Although there are treatments for atrial fibrillation there is no "Cure". Unlike most other abnormal rhythms that we treat, the reason why we may continue to have atrial fibrillation is more complex and may require ongoing monitoring and potential therapies. "Link to Treatment Options" The hallmark of treatment should be the need for blood thinners. If for some reason blood thinners cannot be used then there should be a way to monitor for recurrence of atrial fibrillation with monitoring and potential other modalities which involve a closure device. There are three different methods that we can potentially close off the area that may cause a clot and therefore there would be no need for blood thinners.
For patients that are on medications to prevent recurrence of atrial fibrillation, monitoring for side effects should be an ongoing process and would require continued consultation with an electrophysiologist experienced at these varied treatment options.

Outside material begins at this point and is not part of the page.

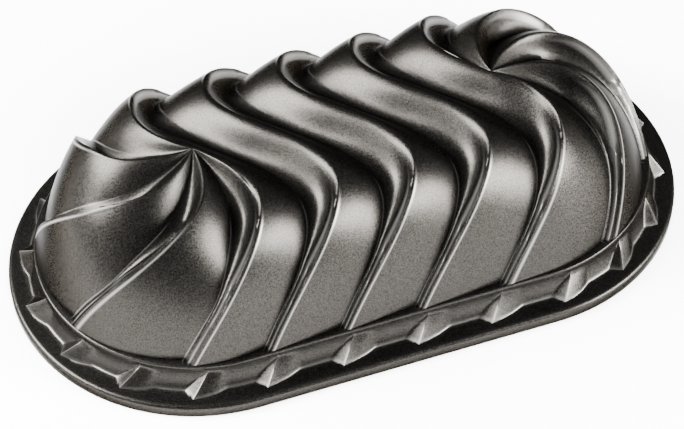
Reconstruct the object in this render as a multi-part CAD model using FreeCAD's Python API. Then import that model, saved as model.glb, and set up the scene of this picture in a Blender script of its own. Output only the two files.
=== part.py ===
import FreeCAD, Part
import math
import os
from FreeCAD import Vector

# Swirl loaf pan, standing on its rim with the open side down (mm).
# Origin: centre of the rim plane. +X along the pan, +Z up to the dome.

# Driving dimensions
LENGTH = 278.0          # overall, along X
WIDTH = 156.0           # overall, along Y
RIM_T = 5.4             # thickness of the rim flange
RIM_ROUND = 1.7         # rounding of its upper edge
WALL = 3.4              # casting wall
LEDGE_Z = 16.0          # shelf at the foot of the ribs
LEDGE_R = 66.5          # outer edge of that shelf, from the centre line
FLANGE_R = 69.6         # where the skirt meets the rim flange
MOUTH_R = 68.0          # half width of the opening
CREST_H = 65.3          # rib crests above the rim plane, on the centre line
FOOT_R = 65.9           # rib crests at their foot, from the centre line
RIBS_PER_SIDE = 4       # rib pitches along each straight side
RIBS_PER_END = 4        # rib pitches around each end
RIB_DEPTH_TOP = 8.8     # valley depth on the centre line
RIB_DEPTH_SIDE = 10.5   # deepest valley, at the shoulder
RIB_DEPTH_FOOT = 3.2    # valley depth at the shelf
TEETH = 24              # pointed facets around the skirt
TOOTH_R = 73.9          # point of a facet, from the centre line
TOOTH_LEAD = 4.0        # point of a facet ahead of its rib station
TOOTH_BACK = 3.9        # short side of a facet, along the skirt
TOOTH_TOP = 6.5         # top of a facet ahead of its point
TOOTH_RUN = 15.3        # long side of a facet, along the skirt
CREASE = 0.88           # depth share at the crease where a flute begins
SCOOP = 2.8             # how late a flute rises to its crest
COAT_GAP = 0.05         # clearance between casting and lining
COAT_T = 0.4            # stand-in thickness of the lining

R_END = WIDTH / 2
HALF = LENGTH / 2 - R_END            # half distance between the end centres
PITCH = 2 * HALF / RIBS_PER_SIDE
RIBS = 2 * (RIBS_PER_SIDE + RIBS_PER_END)
FOOT_LEAN = -22.2                    # crest foot, measured along the shelf
# (rib, extra shift at the foot, extra shift at the belly): the ends crowd some ribs
RIB_SHIFTS = [(0, 0.0, 1.5), (8, 0.0, 1.5), (4, 4.8, 4.8), (12, 4.8, 4.8), (5, 2.0, 7.0)]


def bezier(points, t):
    """Value of a Bezier curve given by plain numbers."""
    n = len(points) - 1
    return sum(math.comb(n, i) * (1 - t) ** (n - i) * t ** i * p for i, p in enumerate(points))


def smooth(t):
    t = min(1.0, max(0.0, t))
    return t * t * (3 - 2 * t)


def crest_profile(t):
    """Distance from the centre line and height of a crest, from top to foot."""
    rho = bezier([0, 25.7, 47, 57.7, FOOT_R], t)
    z = bezier([CREST_H, CREST_H, CREST_H + 3.2, CREST_H - 16, LEDGE_Z], t)
    return rho, z


def profile_normal(t):
    """Unit normal of the crest profile in the (distance, height) plane."""
    if t <= 0:
        return 0.0, 1.0
    step = 1e-3
    a = crest_profile(max(0.0, t - step))
    b = crest_profile(min(1.0, t + step))
    nr, nz = a[1] - b[1], b[0] - a[0]
    size = math.hypot(nr, nz)
    return nr / size, nz / size


def depth(u, t):
    """Valley depth below the crest profile at perimeter station u."""
    on_side = u % (RIBS / 2) < RIBS_PER_SIDE
    if on_side:
        upper = RIB_DEPTH_TOP + (RIB_DEPTH_SIDE - RIB_DEPTH_TOP) * smooth(t / 0.45)
    else:
        upper = RIB_DEPTH_SIDE * math.sin(math.pi / 2 * min(1.0, t / 0.45))
    return upper + (RIB_DEPTH_FOOT - RIB_DEPTH_SIDE) * smooth((t - 0.45) / 0.55)


def wave(u, t):
    """0 on a crest, 1 in a valley; even at the top, saw-like at the foot."""
    lean = smooth(t / 0.38)
    valley = 0.5 + 0.45 * smooth(t / 0.85) ** 2
    s = u - math.floor(u + 1e-9)
    if s < valley:
        x = s / valley
        even, saw = math.sin(math.pi * x / 2) ** 2, CREASE * (0.55 * x + 0.45 * x * x)
    else:
        x = (s - valley) / (1 - valley)
        run_on = 1.1 * CREASE * (1 - valley) / valley
        even, saw = math.cos(math.pi * x / 2) ** 2, CREASE + run_on * x - (CREASE + run_on) * x ** SCOOP
    return even + (saw - even) * lean


def swing(u, t):
    """Shift of a rib line along the perimeter: forward, then back at the foot."""
    lean, belly = FOOT_LEAN, 0.0
    for rib, at_foot, at_belly in RIB_SHIFTS:
        near = abs((u - rib + RIBS / 2) % RIBS - RIBS / 2)
        if near < 1:
            share = math.cos(math.pi / 2 * near) ** 2
            lean += at_foot * share
            belly += at_belly * share
    return bezier([0, 24.6, 22.1, -4.2 + belly, lean], t)


def on_stadium(u, rho, shift):
    """Point at distance rho from the centre segment, shift mm along from station u."""
    half_ribs = RIBS / 2
    turn = u // half_ribs
    v = u - turn * half_ribs
    arc = math.pi * rho
    if v <= RIBS_PER_SIDE:
        s = v * PITCH
    else:
        s = 2 * HALF + (v - RIBS_PER_SIDE) / RIBS_PER_END * arc
    s += shift
    lap = 2 * HALF + arc
    if lap > 0:
        turn += s // lap
        s -= (s // lap) * lap
    if s <= 2 * HALF:
        x, y = -HALF + s, -rho
    else:
        a = (s - 2 * HALF) / rho - math.pi / 2
        x, y = HALF + rho * math.cos(a), rho * math.sin(a)
    sign = 1 if turn % 2 == 0 else -1
    return sign * x, sign * y


def skin_point(u, t, inset):
    """Point of the ribbed dome, inset mm inside its outer skin."""
    rho, z = crest_profile(t)
    nr, nz = profile_normal(t)
    level = smooth((t - 0.8) / 0.2)
    cut = depth(u, t) * wave(u, t)
    rho -= cut * (nr + (1 - nr) * level) + inset * (nr + (1 - nr) * level)
    z -= cut * nz * (1 - level) + inset * (nz + (1 - nz) * level)
    shift = swing(u, t) + 0.35 * inset * smooth(t / 0.4)
    x, y = on_stadium(u, max(rho, 1e-9), shift if t > 0 else 0.0)
    return Vector(x, y, z)


def knots(count):
    """Clamped uniform cubic knots and their multiplicities for count poles."""
    values = [float(i) for i in range(count - 2)]
    return values, [4] + [1] * (count - 4) + [4]


def skin_patch(u0, u1, inset):
    """One quarter of the ribbed dome as a B-spline face."""
    per_rib = 10
    columns = int((u1 - u0) * per_rib) + 1
    rows = [0, 0.03, 0.08, 0.15, 0.23, 0.32, 0.41, 0.5, 0.59, 0.68, 0.77, 0.86, 0.94, 1]
    stations = [u0 + i / per_rib for i in range(columns)]
    poles = [[skin_point(u, t, inset) for t in rows] for u in stations]
    uk, um = knots(columns)
    vk, vm = knots(len(rows))
    surface = Part.BSplineSurface()
    surface.buildFromPolesMultsKnots(poles, um, vm, uk, vk, False, False, 3, 3)
    return surface.toShape()


def foot_edge(face, z):
    """The edge of a dome face that lies in the shelf plane."""
    level = [e for e in face.Edges if e.Length > 1 and abs(e.BoundBox.ZMax - z) < 1e-4]
    return [e for e in level if e.BoundBox.ZLength < 1e-4][0]


def ribbed_dome(inset):
    """Closed solid under the ribbed skin, carried 1 mm below the shelf."""
    quarter = RIBS / 4
    faces = [skin_patch(i * quarter, (i + 1) * quarter, inset) for i in range(4)]
    rim = Part.Wire(Part.__sortEdges__([foot_edge(f, LEDGE_Z - inset) for f in faces]))
    base = Part.Face(rim)
    shell = Part.Shell(faces + [base])
    shell.sewShape(1e-3)
    dome = Part.Solid(shell)
    if dome.Volume < 0:
        dome.reverse()
    return dome.fuse(base.extrude(Vector(0, 0, -1)))


def stadium(radius, z):
    """Outline at a distance from the centre segment, as a closed wire."""
    a, b = Vector(-HALF, -radius, z), Vector(HALF, -radius, z)
    c, d = Vector(HALF, radius, z), Vector(-HALF, radius, z)
    right = Part.Arc(b, Vector(HALF + radius, 0, z), c).toShape()
    left = Part.Arc(d, Vector(-HALF - radius, 0, z), a).toShape()
    return Part.Wire([Part.makeLine(a, b), right, Part.makeLine(c, d), left])


def tapered(radius0, z0, radius1, z1):
    return Part.makeLoft([stadium(radius0, z0), stadium(radius1, z1)], True, True)


def tooth_station(index):
    """Perimeter station of a facet: one per rib on the sides, closer at the ends."""
    side_teeth = RIBS_PER_SIDE
    half = TEETH // 2
    turn, i = divmod(index, half)
    if i <= side_teeth:
        u = float(i)
    else:
        u = side_teeth + (i - side_teeth) * RIBS_PER_END / (half - side_teeth)
    return turn * RIBS / 2 + u


def tooth(index):
    """Pointed facet on the skirt, steep on its clockwise face."""
    u = tooth_station(index)
    low, high = RIM_T - 1.0, LEDGE_Z - 1.5
    spots = [
        (TOOTH_R + 0.3, TOOTH_LEAD, low),
        (FLANGE_R - 1.0, TOOTH_LEAD - TOOTH_BACK, low),
        (FLANGE_R - 0.8, TOOTH_LEAD + TOOTH_RUN, low),
        (LEDGE_R - 0.3, TOOTH_LEAD + TOOTH_TOP, high),
    ]
    points = [Vector(*on_stadium(u, r, s), z) for r, s, z in spots]
    sides = [(0, 1, 2), (0, 1, 3), (1, 2, 3), (2, 0, 3)]
    faces = [Part.Face(Part.makePolygon([points[i] for i in (a, b, c, a)])) for a, b, c in sides]
    solid = Part.Solid(Part.Shell(faces))
    if solid.Volume < 0:
        solid.reverse()
    return solid


def cavity(inset):
    """Space inside the pan for a wall of the given thickness."""
    top = LEDGE_Z - inset
    skirt = tapered(MOUTH_R - inset + WALL + 0.4, -1.0, LEDGE_R - 0.7 * inset, top)
    return skirt.fuse(ribbed_dome(inset))


def cast_body():
    slab = Part.Face(stadium(R_END, 0)).extrude(Vector(0, 0, RIM_T))
    upper = [e for e in slab.Edges if e.BoundBox.ZMin > RIM_T - 0.01]
    rim = slab.makeFillet(RIM_ROUND, upper)
    skirt = tapered(FLANGE_R, RIM_T - 1.0, LEDGE_R, LEDGE_Z)
    teeth = [tooth(i) for i in range(TEETH)]
    outer = rim.fuse([skirt, ribbed_dome(0.0)] + teeth)
    return outer.cut(cavity(WALL))


def nonstick_lining():
    layer = cavity(WALL + COAT_GAP).cut(cavity(WALL + COAT_GAP + COAT_T))
    below = Part.makeBox(2 * LENGTH, 2 * WIDTH, 10, Vector(-LENGTH, -WIDTH, 1.0 - 10))
    return layer.cut(below)


def save(name, shape):
    """Write one closed solid as a STEP file."""
    solids = shape.Solids
    assert len(solids) == 1 and solids[0].isValid(), name
    solids[0].exportStep("parts/" + name + ".step")
    print(name, round(solids[0].Volume), solids[0].BoundBox)


os.makedirs("parts", exist_ok=True)
save("cast_body", cast_body())
save("nonstick_lining", nonstick_lining())
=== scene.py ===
import math

import bmesh
import bpy
from mathutils import Matrix, Vector


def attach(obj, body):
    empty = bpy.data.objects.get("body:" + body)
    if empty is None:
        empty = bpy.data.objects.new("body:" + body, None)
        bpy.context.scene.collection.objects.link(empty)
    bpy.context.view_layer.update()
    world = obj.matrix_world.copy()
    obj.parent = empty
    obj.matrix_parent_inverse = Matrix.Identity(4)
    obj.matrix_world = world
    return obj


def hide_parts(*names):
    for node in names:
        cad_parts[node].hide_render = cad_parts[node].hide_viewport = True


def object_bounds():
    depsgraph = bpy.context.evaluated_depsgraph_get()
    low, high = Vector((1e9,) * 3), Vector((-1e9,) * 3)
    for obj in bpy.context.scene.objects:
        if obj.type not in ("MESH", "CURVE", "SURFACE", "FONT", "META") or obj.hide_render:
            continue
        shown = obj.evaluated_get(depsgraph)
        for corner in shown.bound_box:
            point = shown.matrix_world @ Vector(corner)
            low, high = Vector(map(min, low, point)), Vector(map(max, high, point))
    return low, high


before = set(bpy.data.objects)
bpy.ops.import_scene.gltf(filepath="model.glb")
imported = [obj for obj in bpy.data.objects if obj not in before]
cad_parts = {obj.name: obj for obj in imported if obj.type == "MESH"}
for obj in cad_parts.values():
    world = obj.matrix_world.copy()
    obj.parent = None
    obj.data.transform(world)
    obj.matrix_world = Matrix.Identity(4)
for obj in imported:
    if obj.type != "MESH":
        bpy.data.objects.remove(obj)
cad_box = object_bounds()

# Swirl loaf pan, standing on its rim with the open side down.
# The frame is the solid's: origin at the centre of the rim plane, +X along the pan, +Z up.

# ---------------------------------------------------------------- dimensions, mm
MM = 0.001
SIZE = [hi - lo for lo, hi in zip(*[list(v) for v in cad_box])]
LENGTH, WIDTH = SIZE[0] / MM, SIZE[1] / MM
R_END = WIDTH / 2
HALF = LENGTH / 2 - R_END       # half distance between the end centres
RIBS_PER_SIDE = 4
RIBS_PER_END = 4
RIBS = 2 * (RIBS_PER_SIDE + RIBS_PER_END)
PITCH = 2 * HALF / RIBS_PER_SIDE
TEETH = 24              # pointed facets around the skirt
RIM_T = 5.4             # thickness of the rim flange
RIM_ROUND = 1.7         # rounding of its upper edge
WALL = 3.4              # casting wall
LEDGE_Z = 16.0          # shelf at the foot of the ribs
LEDGE_R = 66.5          # outer edge of that shelf, from the centre line
BAND_R = 69.4           # foot of the plain skirt, at the flange
MOUTH_R = 68.0          # half width of the opening
CREST_H = 65.3          # rib crests above the rim plane
CREST_W = 1.25          # half width of the flat band along a crest
FOOT_R = 65.9           # rib crests at their foot, from the centre line
DEPTH_TOP = 8.8         # valley depth on the centre line
DEPTH_SIDE = 10.5       # deepest valley, at the shoulder
DEPTH_FOOT = 3.2        # valley depth at the shelf
FOOT_LEAN = -22.2       # crest foot, measured along the shelf
# (rib, extra shift at the foot, extra shift at the belly): the ends crowd some ribs
RIB_SHIFTS = [(0, 0.0, 1.5), (8, 0.0, 1.5), (4, 4.8, 4.8), (12, 4.8, 4.8), (5, 2.0, 7.0)]
SCOOP = 2.8             # how late a flute rises to its crest
CREASE = 0.88           # depth share at the fine crease, where the flute begins
COAT_GAP = 0.05         # clearance between casting and lining
COAT_T = 0.4            # thickness of the lining
SHARP = 40              # edges turning by more than this many degrees stay sharp


# ---------------------------------------------------------------- form of the ribs
def bezier(points, t):
    """Value of a Bezier curve given by plain numbers."""
    n = len(points) - 1
    return sum(math.comb(n, i) * (1 - t) ** (n - i) * t ** i * p for i, p in enumerate(points))


def smooth(t):
    """Smooth step from 0 to 1."""
    t = min(1.0, max(0.0, t))
    return t * t * (3 - 2 * t)


def crest_profile(t):
    """Distance from the centre line and height of a crest, from top to foot."""
    rho = bezier([0, 25.7, 47, 57.7, FOOT_R], t)
    z = bezier([CREST_H, CREST_H, CREST_H + 3.2, CREST_H - 16, LEDGE_Z], t)
    return rho, z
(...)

For patients who have undergone an ablation without any other medications, it may not be necessary for routine follow up with an electrophysiologist. However, there must be continued monitoring life long for recurrence of atrial fibrillation given that procedure success rates are not 100%.
All patients should have continued monitoring for their blood thinner medication. For patients on warfarin, an international normalized ratio should be checked at regular intervals to assess adequacy of control of warfarin dosing. If patients are on novel oral anticoagulants (NOACs), then monitoring of kidney function should be performed annually. This can be performed by your cardiologist or primary care doctor.
Exercise in moderation is encouraged and yoga has been shown to decrease recurrence of atrial fibrillation. Sleep apnea should be treated as well.